Unpaid interns have long been a questionable group from a wage and hour risk perspective.  In Schumann v. Collier Anesthesia, P.A., No. 14-13169 (11th Cir. 2015), the Eleventh Circuit joined the Second and Sixth Circuits in setting aside the “antiquated” Department of Labor six-factor internship analysis in favor of a more stringent “primary beneficiary” test.
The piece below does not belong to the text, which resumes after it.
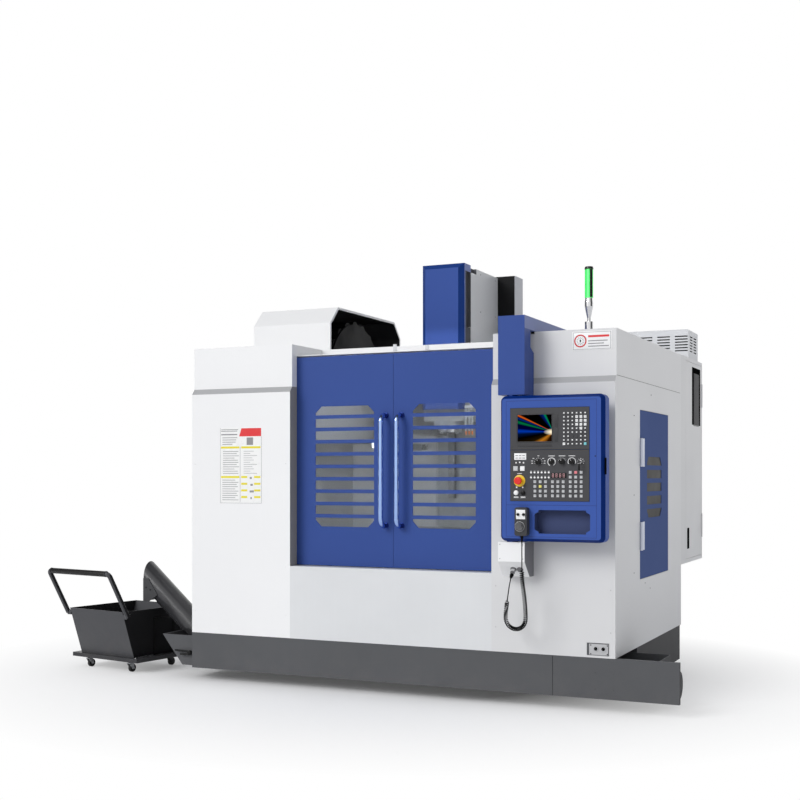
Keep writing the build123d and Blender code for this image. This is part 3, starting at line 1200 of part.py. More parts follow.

In Schumann, 25 unpaid student registered nurse anesthetists participated in a clinical program in pursuit of their master’s degree.   They sued for wages and overtime under the FLSA for their clinical hours.  They lost on summary judgment when the trial court used the DOL’s six factor test to determine that the students were not employees within the meaning of the FLSA.  The Eleventh Circuit reversed, holding that “[l]onger-term, intensive modern internships that are required to obtain academic degrees and professional certification and licensure in a field are just too different” from the typical internship program to rely upon the same analysis.  Instead, the seven-factor approach articulated by the Second Circuit in Glatt v. Fox Searchlight Pictures, Inc. 791 F.3d 375 (2d Cir. 2015), should govern.  This “flexible” test focuses on who receives the primary benefit of the relationship.  If the employer, the intern is an employee and must be paid.  If the employee, the internship can be unpaid.  Those seven factors are:

  1. Whether the intern and employer understand there is no expectation of pay;
  2. Whether the internship provides similar training to what would occur in an educational institution;
  3. Whether the internship is connected to the intern’s formal education program by coursework or course credit;
  4. Whether the internship accommodates the internship’s academic commitments by matching up to the academic calendar;
  5. Whether the internship’s duration is limited to the period in which the internship provides the intern with beneficial learning;
  6. Whether the intern ‘s work complements or displaces the work of paid employees, while providing significant educational benefits to the intern; and
  7. Whether the intern and employer understand that there is no entitlement to a paid job at the end of the internship.

The analysis is not all or nothing, and an intern can be a bona fide intern for part of the internship, while an employee at other times.  Ultimately, the Schumann court did not decide or even remark on whether the interns were actually interns or employees under this analysis; instead remanding the case to the trial court for resolution of that issue.